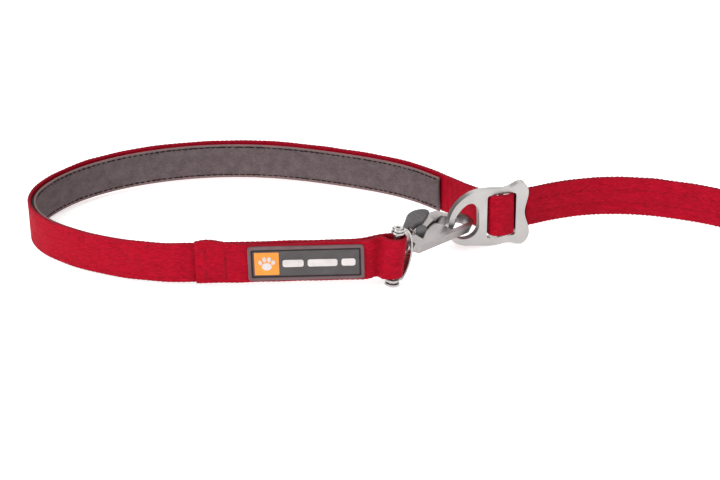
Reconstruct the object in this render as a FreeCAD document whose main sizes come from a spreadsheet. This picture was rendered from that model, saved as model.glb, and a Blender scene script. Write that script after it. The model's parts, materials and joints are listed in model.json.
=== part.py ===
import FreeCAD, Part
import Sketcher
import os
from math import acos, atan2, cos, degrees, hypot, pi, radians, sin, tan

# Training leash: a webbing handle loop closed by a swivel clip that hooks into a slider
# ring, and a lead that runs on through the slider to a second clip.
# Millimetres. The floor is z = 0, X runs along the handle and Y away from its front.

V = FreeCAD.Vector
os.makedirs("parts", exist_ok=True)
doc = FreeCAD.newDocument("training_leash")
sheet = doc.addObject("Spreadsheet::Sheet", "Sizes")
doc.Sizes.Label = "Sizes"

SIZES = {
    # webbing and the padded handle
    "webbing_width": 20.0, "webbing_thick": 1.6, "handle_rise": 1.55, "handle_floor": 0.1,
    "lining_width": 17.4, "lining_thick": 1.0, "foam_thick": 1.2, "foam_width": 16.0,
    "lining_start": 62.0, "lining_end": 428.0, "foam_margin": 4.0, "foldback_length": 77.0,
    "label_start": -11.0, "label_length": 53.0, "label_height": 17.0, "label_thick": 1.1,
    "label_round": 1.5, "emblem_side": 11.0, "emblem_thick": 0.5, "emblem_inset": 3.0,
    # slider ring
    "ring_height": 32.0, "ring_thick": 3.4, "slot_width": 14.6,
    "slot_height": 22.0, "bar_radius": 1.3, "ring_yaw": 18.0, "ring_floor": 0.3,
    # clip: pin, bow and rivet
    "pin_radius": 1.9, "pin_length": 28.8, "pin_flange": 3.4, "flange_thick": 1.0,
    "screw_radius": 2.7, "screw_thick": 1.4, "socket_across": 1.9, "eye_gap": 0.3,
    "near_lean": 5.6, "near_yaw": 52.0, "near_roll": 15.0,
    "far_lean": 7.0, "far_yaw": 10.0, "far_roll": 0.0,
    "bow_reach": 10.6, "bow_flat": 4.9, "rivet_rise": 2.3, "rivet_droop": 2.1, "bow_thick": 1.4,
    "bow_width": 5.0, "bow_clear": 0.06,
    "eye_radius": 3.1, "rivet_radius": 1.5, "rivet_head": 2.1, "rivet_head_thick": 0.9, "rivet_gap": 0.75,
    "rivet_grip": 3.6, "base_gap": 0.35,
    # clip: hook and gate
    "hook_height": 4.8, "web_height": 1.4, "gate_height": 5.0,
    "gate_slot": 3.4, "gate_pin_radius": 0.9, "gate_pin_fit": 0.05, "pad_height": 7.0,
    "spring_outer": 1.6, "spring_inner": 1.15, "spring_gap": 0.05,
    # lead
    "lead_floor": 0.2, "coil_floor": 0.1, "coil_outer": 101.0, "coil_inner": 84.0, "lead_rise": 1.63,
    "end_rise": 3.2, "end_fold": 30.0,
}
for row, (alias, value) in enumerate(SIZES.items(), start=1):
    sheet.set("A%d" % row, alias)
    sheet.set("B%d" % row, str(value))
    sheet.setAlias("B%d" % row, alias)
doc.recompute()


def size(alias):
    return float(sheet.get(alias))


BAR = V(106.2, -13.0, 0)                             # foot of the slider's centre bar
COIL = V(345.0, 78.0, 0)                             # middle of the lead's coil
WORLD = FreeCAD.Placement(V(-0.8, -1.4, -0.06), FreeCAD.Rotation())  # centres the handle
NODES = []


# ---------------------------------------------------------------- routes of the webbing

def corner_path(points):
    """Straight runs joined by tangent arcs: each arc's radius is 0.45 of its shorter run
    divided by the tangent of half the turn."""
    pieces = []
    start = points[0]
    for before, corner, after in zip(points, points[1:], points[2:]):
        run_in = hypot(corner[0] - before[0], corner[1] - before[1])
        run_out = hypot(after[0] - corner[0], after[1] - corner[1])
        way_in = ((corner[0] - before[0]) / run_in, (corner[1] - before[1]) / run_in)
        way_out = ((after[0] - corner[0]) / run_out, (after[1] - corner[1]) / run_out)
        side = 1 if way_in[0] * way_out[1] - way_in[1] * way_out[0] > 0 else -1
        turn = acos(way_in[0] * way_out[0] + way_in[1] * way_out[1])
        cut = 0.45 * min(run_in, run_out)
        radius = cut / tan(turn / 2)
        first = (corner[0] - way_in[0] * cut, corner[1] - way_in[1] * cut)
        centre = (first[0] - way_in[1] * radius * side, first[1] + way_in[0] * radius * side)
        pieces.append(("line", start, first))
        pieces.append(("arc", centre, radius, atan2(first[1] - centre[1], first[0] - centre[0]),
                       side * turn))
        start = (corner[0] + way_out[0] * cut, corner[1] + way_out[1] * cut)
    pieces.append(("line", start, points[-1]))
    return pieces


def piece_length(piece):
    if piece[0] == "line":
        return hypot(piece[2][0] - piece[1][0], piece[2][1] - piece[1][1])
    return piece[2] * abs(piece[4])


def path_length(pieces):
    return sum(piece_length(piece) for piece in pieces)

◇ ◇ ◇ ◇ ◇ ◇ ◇

[Exercise prompt] Reproduce the listing shown above in its entirety, exactly.

[Answer for the task]
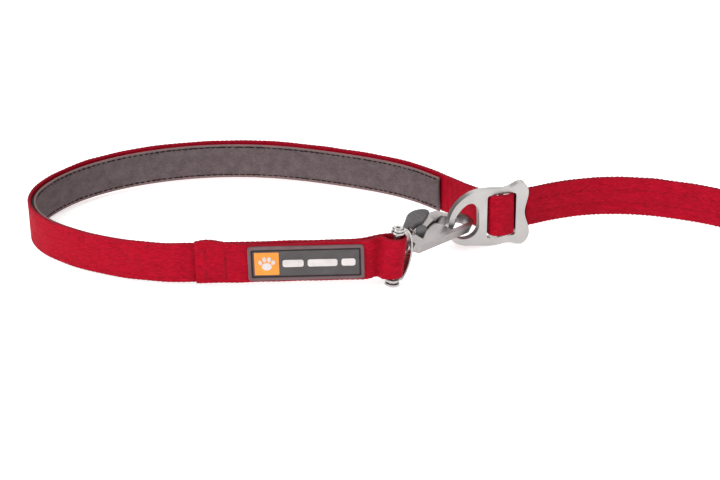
Reconstruct the object in this render as a FreeCAD document whose main sizes come from a spreadsheet. This picture was rendered from that model, saved as model.glb, and a Blender scene script. Write that script after it. The model's parts, materials and joints are listed in model.json.
=== part.py ===
import FreeCAD, Part
import Sketcher
import os
from math import acos, atan2, cos, degrees, hypot, pi, radians, sin, tan

# Training leash: a webbing handle loop closed by a swivel clip that hooks into a slider
# ring, and a lead that runs on through the slider to a second clip.
# Millimetres. The floor is z = 0, X runs along the handle and Y away from its front.

V = FreeCAD.Vector
os.makedirs("parts", exist_ok=True)
doc = FreeCAD.newDocument("training_leash")
sheet = doc.addObject("Spreadsheet::Sheet", "Sizes")
doc.Sizes.Label = "Sizes"

SIZES = {
    # webbing and the padded handle
    "webbing_width": 20.0, "webbing_thick": 1.6, "handle_rise": 1.55, "handle_floor": 0.1,
    "lining_width": 17.4, "lining_thick": 1.0, "foam_thick": 1.2, "foam_width": 16.0,
    "lining_start": 62.0, "lining_end": 428.0, "foam_margin": 4.0, "foldback_length": 77.0,
    "label_start": -11.0, "label_length": 53.0, "label_height": 17.0, "label_thick": 1.1,
    "label_round": 1.5, "emblem_side": 11.0, "emblem_thick": 0.5, "emblem_inset": 3.0,
    # slider ring
    "ring_height": 32.0, "ring_thick": 3.4, "slot_width": 14.6,
    "slot_height": 22.0, "bar_radius": 1.3, "ring_yaw": 18.0, "ring_floor": 0.3,
    # clip: pin, bow and rivet
    "pin_radius": 1.9, "pin_length": 28.8, "pin_flange": 3.4, "flange_thick": 1.0,
    "screw_radius": 2.7, "screw_thick": 1.4, "socket_across": 1.9, "eye_gap": 0.3,
    "near_lean": 5.6, "near_yaw": 52.0, "near_roll": 15.0,
    "far_lean": 7.0, "far_yaw": 10.0, "far_roll": 0.0,
    "bow_reach": 10.6, "bow_flat": 4.9, "rivet_rise": 2.3, "rivet_droop": 2.1, "bow_thick": 1.4,
    "bow_width": 5.0, "bow_clear": 0.06,
    "eye_radius": 3.1, "rivet_radius": 1.5, "rivet_head": 2.1, "rivet_head_thick": 0.9, "rivet_gap": 0.75,
    "rivet_grip": 3.6, "base_gap": 0.35,
    # clip: hook and gate
    "hook_height": 4.8, "web_height": 1.4, "gate_height": 5.0,
    "gate_slot": 3.4, "gate_pin_radius": 0.9, "gate_pin_fit": 0.05, "pad_height": 7.0,
    "spring_outer": 1.6, "spring_inner": 1.15, "spring_gap": 0.05,
    # lead
    "lead_floor": 0.2, "coil_floor": 0.1, "coil_outer": 101.0, "coil_inner": 84.0, "lead_rise": 1.63,
    "end_rise": 3.2, "end_fold": 30.0,
}
for row, (alias, value) in enumerate(SIZES.items(), start=1):
    sheet.set("A%d" % row, alias)
    sheet.set("B%d" % row, str(value))
    sheet.setAlias("B%d" % row, alias)
doc.recompute()


def size(alias):
    return float(sheet.get(alias))


BAR = V(106.2, -13.0, 0)                             # foot of the slider's centre bar
COIL = V(345.0, 78.0, 0)                             # middle of the lead's coil
WORLD = FreeCAD.Placement(V(-0.8, -1.4, -0.06), FreeCAD.Rotation())  # centres the handle
NODES = []


# ---------------------------------------------------------------- routes of the webbing

def corner_path(points):
    """Straight runs joined by tangent arcs: each arc's radius is 0.45 of its shorter run
    divided by the tangent of half the turn."""
    pieces = []
    start = points[0]
    for before, corner, after in zip(points, points[1:], points[2:]):
        run_in = hypot(corner[0] - before[0], corner[1] - before[1])
        run_out = hypot(after[0] - corner[0], after[1] - corner[1])
        way_in = ((corner[0] - before[0]) / run_in, (corner[1] - before[1]) / run_in)
        way_out = ((after[0] - corner[0]) / run_out, (after[1] - corner[1]) / run_out)
        side = 1 if way_in[0] * way_out[1] - way_in[1] * way_out[0] > 0 else -1
        turn = acos(way_in[0] * way_out[0] + way_in[1] * way_out[1])
        cut = 0.45 * min(run_in, run_out)
        radius = cut / tan(turn / 2)
        first = (corner[0] - way_in[0] * cut, corner[1] - way_in[1] * cut)
        centre = (first[0] - way_in[1] * radius * side, first[1] + way_in[0] * radius * side)
        pieces.append(("line", start, first))
        pieces.append(("arc", centre, radius, atan2(first[1] - centre[1], first[0] - centre[0]),
                       side * turn))
        start = (corner[0] + way_out[0] * cut, corner[1] + way_out[1] * cut)
    pieces.append(("line", start, points[-1]))
    return pieces


def piece_length(piece):
    if piece[0] == "line":
        return hypot(piece[2][0] - piece[1][0], piece[2][1] - piece[1][1])
    return piece[2] * abs(piece[4])


def path_length(pieces):
    return sum(piece_length(piece) for piece in pieces)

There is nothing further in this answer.